Makeup is my first love. It’s my way of life. Because I was recovering from heartbreak and low self-esteem when I started, I always want to make people look and feel good. It is one of the things that keep me going. I cannot back down now as makeup has become a way of life for me. I’m also very artistically inclined, and makeup artistry is how I can give expression to my creative side,
What are the favourite projects you’ve worked on?
Back in 2019, I did SFX makeup on Simi and Adekunle Gold, and that was pretty exciting. Also, there are some movie projects I’ve worked on that I’m pumped about – projects like ‘The Wait’, which is coming out in the cinemas by 30th of April, and ‘King of Boys 2’ – that’s like my ultimate favourite project -, and ‘Ayinla’ – a movie directed by Tunde Kelani.
What’s your dream project?
To work on set in Hollywood. That’s will be my biggest dream coming true.
What 3 things does anyone starting in this industry need to know?
- Never compare your journey to anyone else’s. That the person is at a particular point doesn’t mean you wont get there too. Comparison is a thief of joy.
- Enjoy every process you go through. When you’re at a point where all you can charge is N1000, enjoy it. When you start charging N5000, enjoy it, and when your flat rate becomes N20,000, enjoy it. Don’t despise your days of little beginnings.

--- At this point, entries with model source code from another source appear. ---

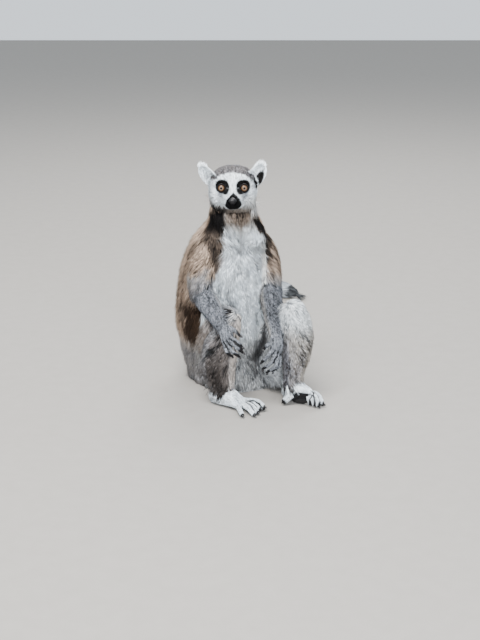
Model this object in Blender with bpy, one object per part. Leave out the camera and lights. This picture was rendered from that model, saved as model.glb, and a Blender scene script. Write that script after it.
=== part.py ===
"""Ring-tailed lemur sitting upright on its rump, life size, as a still museum model.

Every solid is the outer form of the coat. +Z is up, the face looks along -Y, the
animal's right side is at -X, and the origin is the centre of the seat on the floor.
Units are metres.
"""

import math

import bmesh
import bpy
from mathutils import Matrix, Vector

# ---------------------------------------------------------------- driving sizes
SEAM = 0.0004  # gap left between neighbouring solids
SEAM_GROWTH = 0.00035  # how far a neighbour is grown before it is cut away
BODY_YAW = math.radians(22)  # the trunk is turned towards the animal's left

HEAD_CENTRE = Vector((-0.0048, -0.047, 0.345))
EYE_SPACING = 0.0356
EYE_RADIUS = 0.0083
EYE_FORWARD = 0.0240
EYE_RISE = 0.0046
MUZZLE_ROOT = 0.036  # forward of the head's centre
NOSE_FORWARD = 0.0625
NOSE_DROP = 0.0090
EAR_LENGTH = 0.0355
EAR_THICKNESS = 0.0026

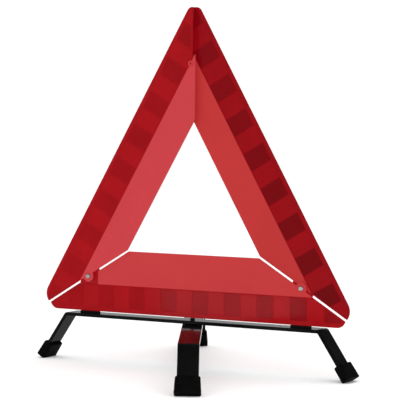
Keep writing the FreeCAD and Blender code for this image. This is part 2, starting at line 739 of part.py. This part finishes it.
def make_mount(side, sign):
    """Block that holds the base bar over the long strip, with its screw and rivet."""
    middle = f"{sign}block_x"
    place_x = float(sign + "1") * DIMENSIONS["block_x"]
    body = new_body(f"{side}_mount_block")
    sketch = new_sketch(body, "XY_Plane", STRIP_TOP)
    half_x = "block_length/2"
    half_y = "block_width/2"
    draw_polygon(sketch, [
        (f"{middle} - {half_x}", f"-{half_y}"),
        (f"{middle} + {half_x}", f"-{half_y}"),
        (f"{middle} + {half_x}", half_y),
        (f"{middle} - {half_x}", half_y),
    ])
    sweep_sketch(body, sketch, "strip_gap - base_drop")
    round_edges(body, "block_round", lambda edge, point: along(edge, ABOUT_Z))
    tongue_foot = "base_line - base_drop - 1"
    tongue = block_outline(middle, "tongue_length/2", tongue_foot, "base_line + tongue_height")
    plate(body, tongue, "tongue_front", "tongue_depth")
    screw_hole = ((middle, "base_line + screw_height"), "screw_radius + running_fit")
    plate(body, screw_hole, "tongue_front - 1", "tongue_depth + 2", cut=True)
    hole = new_sketch(body, "XY_Plane", f"{STRIP_TOP} - 1")
    draw_circle(hole, (middle, "0"), "strip_rivet_radius + running_fit")
    sweep_sketch(body, hole, "strip_rivet_grip + 1", cut=True, reverse=True)

    screw = turned(f"{side}_block_screw", stepped_pin([
        ("(-bar_depth/2 - screw_head_depth)", "screw_head_radius"),
        ("(-bar_depth/2)", "screw_radius"),
        ("(bar_depth/2 - tongue_front)", "0"),
    ]))
    low = screw.Shape.BoundBox.ZMin
    round_edges(screw, "screw_head_depth*0.6", dome_edge(DIMENSIONS["screw_head_radius"], low))
    point_forward(screw, place_x, DIMENSIONS["screw_height"])

    seat = f"({STRIP_TOP} - strip_depth)"
    rivet = turned(f"{side}_strip_rivet", stepped_pin([
        (f"{seat} - strip_rivet_head_depth", "strip_rivet_head_radius"),
        (seat, "strip_rivet_radius"),
        (f"{STRIP_TOP} + strip_rivet_grip", "0"),
    ]))
    low = rivet.Shape.BoundBox.ZMin
    round_edges(rivet, "strip_rivet_head_depth*0.7", dome_edge(DIMENSIONS["strip_rivet_head_radius"], low))
    rivet.Placement = FreeCAD.Placement(FreeCAD.Vector(place_x, 0, 0), FreeCAD.Rotation())


def make_stand():
    size = DIMENSIONS
    long_middle = size["base_line"] - size["strip_gap"] - size["strip_depth"] / 2
    cross_middle = long_middle - size["strip_depth"] - size["spacer_depth"] - size["side_gap"]
    pivot = ("0", "pivot_radius + running_fit")
    rivet = "strip_rivet_radius + running_fit"
    make_strip("long_strip", "long_bend_x", LONG_MIDDLE, [pivot, ("block_x", rivet), ("-block_x", rivet)])
    cross = make_strip("cross_strip", "cross_bend_x", CROSS_MIDDLE, [pivot])
    turn = -size["cross_angle"]
    cross.Placement = FreeCAD.Placement(FreeCAD.Vector(0, 0, 0), FreeCAD.Rotation(ABOUT_Z, turn))
    make_boot("long_strip_left_boot", "long_bend_x", long_middle, 180)
    make_boot("long_strip_right_boot", "long_bend_x", long_middle, 0)
    make_boot("cross_strip_front_boot", "cross_bend_x", cross_middle, turn)
    make_boot("cross_strip_rear_boot", "cross_bend_x", cross_middle, turn + 180)
    make_stand_pivot()
    make_mount("left", "-")
    make_mount("right", "+")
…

- Don’t think that the talent you have is yours or a result of any human effort you have put in. God is the giver of gifts and talents. Whatever you do, do it to the His glory.
What would you do differently if you were starting your industry now?
First, I’d save more. Secondly, I would be supportive of other artists in the industry, and see them as collaborators and not competitors. Although things are different now, and makeup artists are being supportive of each other, I wish I had started doing that earlier. Lastly, ‘Imposter Syndrome’ is a real thing, I wish I had dealt with it earlier in my career.
If you had a chance to make a different choice, would you still choose SFX artistry?
Yes, of course! I don’t plan to do just SFX artistry and scrap the rest. My plan is to be an all round Creative Artist. So yes! SFX will still be a part of what I do.